5. The capsule of claim 4 wherein the tackifying compound comprises a material selected from at least one of polyamides; quaternized polyamides; polyesters; polycarbonates; polycarbamates; natural resins; acrylates; silylated polyamides; and mixtures thereof.

6. The capsule of claim 4 wherein the tackifying compound is non- hardening.

7. The capsule of claim 4 wherein the capsule size ranges from 0.25 mm to 3.36 mm, and the protective shell has a thickness in the range of 0.01 to 1 mm.

8. The capsule of claim 4 wherein the protective shell comprises a water- soluble polymer.
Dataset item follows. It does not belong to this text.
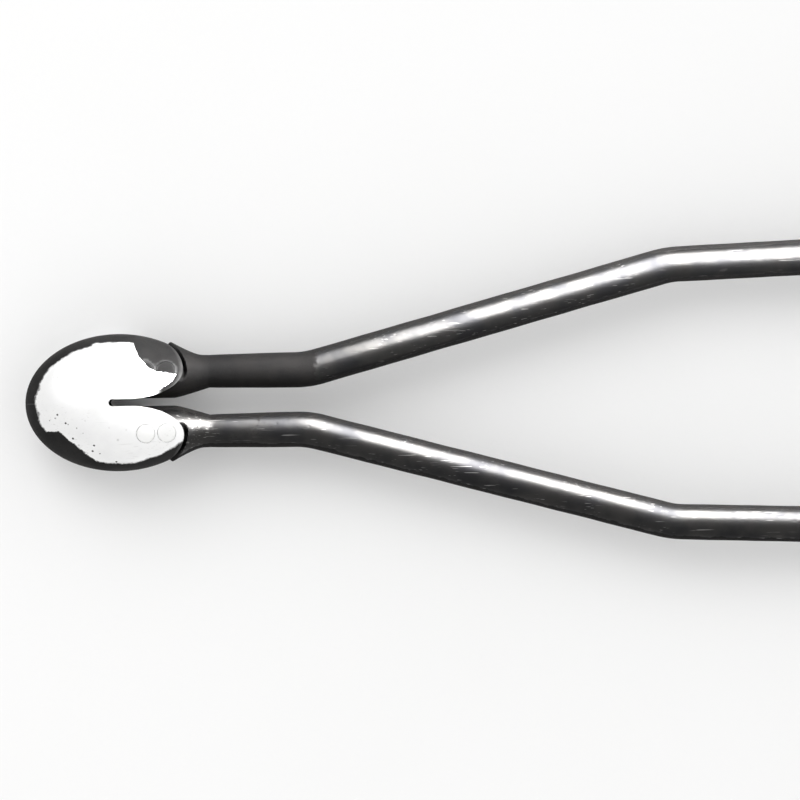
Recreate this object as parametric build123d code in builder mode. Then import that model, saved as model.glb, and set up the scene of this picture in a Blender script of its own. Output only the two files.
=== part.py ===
"""Crucible tongs: a hollow spring bow, two round-rod arms and two riveted jaw bands.

The tongs lie flat as they do on a bench. +X runs from the bow to the jaws, +Y to the
rear arm and +Z up. The origin is on the bench, below the middle of the overall length.
All sizes are in millimetres.
"""
import os
from math import cos, radians, sin, sqrt

from build123d import *

# Overall
OVERALL_LENGTH = 508.0

# Spring bow: a flattened hollow bulb, slit from the arms' side to its middle
BOW_HALF_LENGTH = 24.6
BOW_HALF_WIDTH = 18.1
BOW_HALF_HEIGHT = 13.0
BOW_WALL = 1.7
SLIT_WIDTH = 1.9
SLIT_END_X = -2.4  # the slit's rounded end, from the bow's centre
TONGUE_START_X = 2.45  # where each half starts to round off into a tongue
TONGUE_LENGTH = 14.75
TONGUE_MID_Y = 8.5
TONGUE_INNER_WIDTH = 7.6
TONGUE_OUTER_WIDTH = 10.0
FIT = 0.12  # clearance between the bow and everything inside it

# Arms: round rod, swelled at the root and flattened at the jaw end
ROOT_DIAMETER = 8.6
ROD_DIAMETER = 9.4
ROOT_GAP = 2.0  # between the two roots' facing flats, at rest
ROOT_BACK_X = 3.0
ROD_START_X = 24.0
ROD_FULL_X = 44.0
ROD_MID_Y = 7.85
FIRST_BEND = (49.9, 7.85)
SECOND_BEND = (145.5, 33.9)
END_SPREAD = 2.1  # degrees that the straight ends still open out
BEND_RADIUS = 24.0
# Root sections from the rod back into the bow: x, near side y, far side y, half height
ROOT_SECTIONS = [
    (21.4, 2.75, 12.35, 4.9),
    (18.7, 1.95, 13.35, 6.1),
    (16.1, 1.25, 14.65, 7.5),
    (13.5, 0.80, 16.00, 8.9),
    (8.0, 0.20, 17.40, 10.6),
    (1.0, -0.40, 18.40, 12.2),
]

# Jaw pads, and the jaw bands riveted to them
PAD_THICKNESS = 5.4
PAD_HEIGHT = 14.0
PAD_LENGTH = 42.0
PAD_TAPER = 22.0
JAW_THICKNESS = 3.0
JAW_HEIGHT = 2 * BOW_HALF_HEIGHT
JAW_FLAT = 23.0
JAW_WING_RADIUS = 26.0  # inside radius of each wing
JAW_WING_TURN = 60.0
JAW_EDGE = 0.8

# Rivets
BOW_RIVET_RADIUS = 1.9
BOW_RIVET_HEAD_RADIUS = 2.9
BOW_RIVET_HEAD_DEPTH = 1.2
BOW_RIVETS = [(7.2, 8.3), (12.7, 8.2)]
JAW_RIVET_RADIUS = 2.0
JAW_RIVET_HEAD_RADIUS = 3.7
JAW_RIVET_HEAD_HEIGHT = 1.9
JAW_RIVET_SINK = 1.3
JAW_RIVET_FLARE = 1.2
JAW_RIVET_SPACING = 13.0

# Worked out from the driving dimensions
BOW_X = BOW_HALF_LENGTH - OVERALL_LENGTH / 2
MID_Z = BOW_HALF_HEIGHT
END_TURN = radians(END_SPREAD)
WING_MIDDLE = JAW_WING_RADIUS + JAW_THICKNESS / 2
WING_ALONG = JAW_FLAT / 2 + WING_MIDDLE * sin(radians(JAW_WING_TURN))
WING_ACROSS = PAD_THICKNESS / 2 + JAW_THICKNESS / 2 + WING_MIDDLE * (1 - cos(radians(JAW_WING_TURN)))
JAW_REACH = WING_ALONG * cos(END_TURN) + WING_ACROSS * sin(END_TURN) + JAW_THICKNESS / 2
JAW_X = OVERALL_LENGTH / 2 - JAW_REACH - BOW_X
JAW_ALONG = (JAW_X - SECOND_BEND[0]) / cos(END_TURN)
JAW_MID = -(PAD_THICKNESS + JAW_THICKNESS) / 2  # the band's middle, inwards of the rod's axis
PAD_START = JAW_ALONG - PAD_LENGTH / 2 - 2.0
SEAT = Location((BOW_X, 0, MID_Z))  # the bow's centre
END_PLANE = Plane(
    origin=(BOW_X + SECOND_BEND[0], SECOND_BEND[1], MID_Z),
    x_dir=(cos(END_TURN), sin(END_TURN), 0),
    z_dir=(0, 0, 1),
)  # along the rear arm's straight end: x along the rod, y outwards


def end_section(along):
    """Plane across the rear arm's straight end, at a distance past its second bend."""
    centre = END_PLANE.from_local_coords((along, 0, 0))
    return Plane(origin=centre, x_dir=END_PLANE.y_dir, z_dir=END_PLANE.x_dir)


def ellipsoid(shrink):
    """Solid bulb in the bow's place, this much smaller than the bow all round."""
    length = BOW_HALF_LENGTH - shrink
    width = BOW_HALF_WIDTH - shrink
    height = BOW_HALF_HEIGHT - shrink
    with BuildPart() as bulb:
        with BuildSketch():
            Ellipse(length, width)
            split(bisect_by=Plane.XZ, keep=Keep.BOTTOM)
        revolve(axis=Axis.X)
        scale(by=(1, 1, height / width))
    return bulb.part.moved(SEAT)


def bow_outline(clearance):
    """Plan of the slit bow with its two tongues, grown by a clearance, as a tall solid."""
    back = BOW_HALF_LENGTH + TONGUE_START_X + 1
    with BuildPart() as plan:
        with BuildSketch():
            with Locations((TONGUE_START_X, 0)):
                Rectangle(back, 2 * BOW_HALF_WIDTH + 4, align=(Align.MAX, Align.CENTER))
            for side in (1, -1):
                centre = (TONGUE_START_X, side * TONGUE_MID_Y)
                reach = TONGUE_LENGTH + clearance
                inner = TONGUE_INNER_WIDTH + clearance
                outer = TONGUE_OUTER_WIDTH + clearance
                with BuildLine():
                    near = EllipticalCenterArc(
                        centre, reach, inner, start_angle=-90 * side, arc_size=90 * side
                    )
                    far = EllipticalCenterArc(
                        centre, reach, outer, start_angle=0, arc_size=90 * side
                    )
                    Line(far @ 1, near @ 0)
                make_face()
            slit_length = TONGUE_START_X - SLIT_END_X + 8
            slit_width = SLIT_WIDTH - 2 * clearance
            with Locations((SLIT_END_X + clearance + slit_width / 2, 0)):
                Rectangle(slit_length, slit_width, align=(Align.MIN, Align.CENTER), mode=Mode.SUBTRACT)
                Circle(slit_width / 2, mode=Mode.SUBTRACT)
        extrude(amount=2 * BOW_HALF_HEIGHT, both=True)
    return plan.part.moved(SEAT)


def bow_rivet(place, play):
    """Through rivet with two countersunk heads, grown by a play, before it is dressed."""
    height = BOW_HALF_HEIGHT * sqrt(
        1 - (place[0] / BOW_HALF_LENGTH) ** 2 - (place[1] / BOW_HALF_WIDTH) ** 2
    )
    low = height - BOW_RIVET_HEAD_DEPTH
    shank = BOW_RIVET_RADIUS + play
    head = BOW_RIVET_HEAD_RADIUS + play
    with BuildPart() as rivet:
        with BuildSketch(Plane.XZ):
            with BuildLine():
                Polyline(
                    (0, 0), (shank, 0), (shank, low), (head, height), (head, height + 4),
                    (0, height + 4), close=True,
                )
            make_face()
        revolve(axis=Axis.Z)
        mirror(about=Plane.XY)
    return rivet.part.moved(SEAT * Location((place[0], place[1], 0)))


def jaw_rivet(offset):
    """Button-headed rivet through a pad and its band, sunk flush on the gripping side."""
    back = PAD_THICKNESS / 2
    front = -back - JAW_THICKNESS
    with BuildPart() as rivet:
        with BuildSketch():
            with BuildLine():
                crown = back + JAW_RIVET_HEAD_HEIGHT
                Polyline(
                    (0, crown), (0, front), (JAW_RIVET_RADIUS + JAW_RIVET_FLARE, front),
                    (JAW_RIVET_RADIUS, front + JAW_RIVET_SINK), (JAW_RIVET_RADIUS, back),
                    (JAW_RIVET_HEAD_RADIUS, back), (JAW_RIVET_HEAD_RADIUS, crown), close=True,
                )
            make_face()
        revolve(axis=Axis.Y)
        fillet(rivet.edges().sort_by(Axis.Y)[-1], JAW_RIVET_HEAD_HEIGHT * 0.8)
    along = JAW_ALONG + offset
    return rivet.part.moved(END_PLANE.location * Location((along, 0, 0)))


def on_side(part, side):
    """The part itself for the rear arm, its mirror image for the front arm."""
    return part if side > 0 else part.mirror(Plane.XZ)


# Spring bow
BULB = ellipsoid(0)
with BuildPart() as spring_bow:
    add(BULB)
    add(ellipsoid(BOW_WALL), mode=Mode.SUBTRACT)
    add(bow_outline(0), mode=Mode.INTERSECT)
    for place in BOW_RIVETS:
        for side in (1, -1):
            add(bow_rivet((place[0], side * place[1]), FIT), mode=Mode.SUBTRACT)

# Rear arm: the root that fills its half of the bow, the bent rod, then the jaw pad
TONGUE_POCKET = bow_outline(2 * FIT) - ellipsoid(BOW_WALL + FIT)
with BuildPart() as rear_arm:
    for x, near, far, half_height in [(ROD_START_X, None, None, None), *ROOT_SECTIONS]:
        with BuildSketch(Plane.YZ.offset(BOW_X + x)):
            if near is None:
                with Locations((ROD_MID_Y, MID_Z)):
                    Circle(ROOT_DIAMETER / 2)
            else:
                with Locations(((near + far) / 2, MID_Z)):
                    Ellipse((far - near) / 2, half_height)
    loft()
    add(TONGUE_POCKET, mode=Mode.SUBTRACT)
    with Locations((BOW_X + ROD_START_X, ROOT_GAP / 2, MID_Z)):
        Box(3 * BOW_HALF_LENGTH, 30, 60, align=(Align.MAX, Align.MAX, Align.CENTER), mode=Mode.SUBTRACT)
    with Locations((BOW_X + ROOT_BACK_X, 0, MID_Z)):
        Box(30, 60, 60, align=(Align.MAX, Align.CENTER, Align.CENTER), mode=Mode.SUBTRACT)
    for place in BOW_RIVETS:
        add(bow_rivet(place, 0), mode=Mode.SUBTRACT)
    for x, diameter in ((ROD_START_X, ROOT_DIAMETER), (ROD_FULL_X, ROD_DIAMETER)):
        with BuildSketch(Plane.YZ.offset(BOW_X + x)):
            with Locations((ROD_MID_Y, MID_Z)):
                Circle(diameter / 2)
    loft()
    with BuildLine() as route:
        FilletPolyline(
            (BOW_X + ROD_FULL_X, ROD_MID_Y, MID_Z),
            (BOW_X + FIRST_BEND[0], FIRST_BEND[1], MID_Z),
            (BOW_X + SECOND_BEND[0], SECOND_BEND[1], MID_Z),
            END_PLANE.from_local_coords((PAD_START - PAD_TAPER, 0, 0)),
            radius=BEND_RADIUS,
        )
    with BuildSketch(Plane.YZ.offset(BOW_X + ROD_FULL_X)):
        with Locations((ROD_MID_Y, MID_Z)):
            Circle(ROD_DIAMETER / 2)
    sweep(path=route.line)
    with BuildSketch(end_section(PAD_START - PAD_TAPER)):
        Circle(ROD_DIAMETER / 2)
    with BuildSketch(end_section(PAD_START)):
        RectangleRounded(PAD_THICKNESS, PAD_HEIGHT, PAD_THICKNESS * 0.42)
    loft()
    with BuildSketch(end_section(PAD_START)):
        RectangleRounded(PAD_THICKNESS, PAD_HEIGHT, PAD_THICKNESS * 0.42)
    extrude(amount=PAD_LENGTH)
    for side in (-1, 1):
        add(jaw_rivet(side * JAW_RIVET_SPACING / 2), mode=Mode.SUBTRACT)

# Rear jaw band: a flat back on the pad and two wings that curve round the crucible
with BuildPart() as rear_jaw:
    with BuildSketch(END_PLANE.offset(-MID_Z)):
        with BuildLine():
            flat = Line((JAW_ALONG - JAW_FLAT / 2, JAW_MID), (JAW_ALONG + JAW_FLAT / 2, JAW_MID))
            JernArc(flat @ 1, (1, 0), WING_MIDDLE, -JAW_WING_TURN)
            JernArc(flat @ 0, (-1, 0), WING_MIDDLE, JAW_WING_TURN)
            offset(amount=JAW_THICKNESS / 2, side=Side.BOTH, mode=Mode.REPLACE)
        make_face()
    extrude(amount=JAW_HEIGHT)
    rims = rear_jaw.faces().filter_by(Axis.Z).edges()
    chamfer(rims, JAW_EDGE)
    for side in (-1, 1):
        add(jaw_rivet(side * JAW_RIVET_SPACING / 2), mode=Mode.SUBTRACT)

# Every piece in its place; the front arm's pieces are the rear arm's mirrored
PIECES = {"spring_bow": spring_bow.part}
for name, side in (("rear", 1), ("front", -1)):
    PIECES[f"{name}_arm"] = on_side(rear_arm.part, side)
    PIECES[f"{name}_jaw"] = on_side(rear_jaw.part, side)
    for number, place in enumerate(BOW_RIVETS, start=1):
        dressed = bow_rivet(place, 0) & BULB
        PIECES[f"{name}_bow_rivet_{number}"] = on_side(dressed, side)
    for number, offset_sign in enumerate((-1, 1), start=1):
        rivet = jaw_rivet(offset_sign * JAW_RIVET_SPACING / 2)
        PIECES[f"{name}_jaw_rivet_{number}"] = on_side(rivet, side)

os.makedirs("parts", exist_ok=True)
for name, piece in PIECES.items():
    piece.label = name
    export_step(piece, f"parts/{name}.step")
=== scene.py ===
"""Looks of the spring-bow crucible tongs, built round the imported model.

Shaping is done in millimetres from the bow's centre (x along the tongs towards the jaws,
y towards the rear arm, z up from the arms' mid-plane) and put in place in the row frame
at the end. The rear half is modelled, and the front half is its mirror image.
"""

import logging
from dataclasses import dataclass, field
from enum import Enum
from math import acos, asin, atan2, cos, degrees, hypot, pi, radians, sin, sqrt, tan
from typing import Callable, Optional, Sequence

import bpy
from mathutils import Matrix, Vector

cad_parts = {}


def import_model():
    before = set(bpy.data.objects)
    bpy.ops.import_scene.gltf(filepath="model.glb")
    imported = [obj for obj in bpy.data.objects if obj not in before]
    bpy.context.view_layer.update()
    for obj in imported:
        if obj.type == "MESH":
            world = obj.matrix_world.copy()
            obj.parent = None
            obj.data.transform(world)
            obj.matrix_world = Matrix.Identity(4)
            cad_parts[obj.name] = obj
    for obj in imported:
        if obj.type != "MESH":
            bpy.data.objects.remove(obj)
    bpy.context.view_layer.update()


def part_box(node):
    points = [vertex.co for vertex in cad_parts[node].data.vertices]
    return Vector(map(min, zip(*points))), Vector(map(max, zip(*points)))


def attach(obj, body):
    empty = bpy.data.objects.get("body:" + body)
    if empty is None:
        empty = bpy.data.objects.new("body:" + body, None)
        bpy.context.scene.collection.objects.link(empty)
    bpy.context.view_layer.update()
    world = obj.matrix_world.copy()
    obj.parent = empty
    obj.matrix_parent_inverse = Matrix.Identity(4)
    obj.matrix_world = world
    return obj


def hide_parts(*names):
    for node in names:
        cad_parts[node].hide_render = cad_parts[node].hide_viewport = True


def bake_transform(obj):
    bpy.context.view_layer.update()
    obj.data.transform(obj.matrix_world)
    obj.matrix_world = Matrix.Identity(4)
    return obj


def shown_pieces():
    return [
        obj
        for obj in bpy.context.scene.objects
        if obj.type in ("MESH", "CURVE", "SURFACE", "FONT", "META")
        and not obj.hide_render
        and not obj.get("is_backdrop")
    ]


LOG = logging.getLogger("crucible_tongs")
MM = 0.001

Point = tuple[float, float, float]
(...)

9. The capsule of claim 8 wherein the protective shell comprises a water- soluble polymer selected from at least one of a polysaccharide; a polylactide; a polyglycolide; a polyorthoester; a polyaminoacid, a polyactoacid, a polyglycolacid, a polyacrylamide, poly(ε-caprolactone); a chitosan; and mixtures thereof.

10. The capsule of claim 4 wherein the protective shell comprises an oil- soluble polymer.

11. The capsule of claim 10 wherein the protective shell comprises an oil- soluble polymer selected from at least one of a polyester; a polyolefins; a low density polyethylene; a high density polyethylene; a polypropylene; and mixtures thereof.

12. The capsule of claim 4 wherein the protective shell comprises an insoluble polymer compound selected from at least one of polyesters; polyacrylates; polyimides; phenol-aldehyde resins; fluoroplasts; polymethacrylates; polyvinylidene chlorides; polyvinylchlorides; and mixtures thereof.

13. The capsule of claim 4 further comprising at least one of a deformable material; a surfactant; a multifunctional material; a degradable material; a filler material; an inert filler material; and mixtures thereof.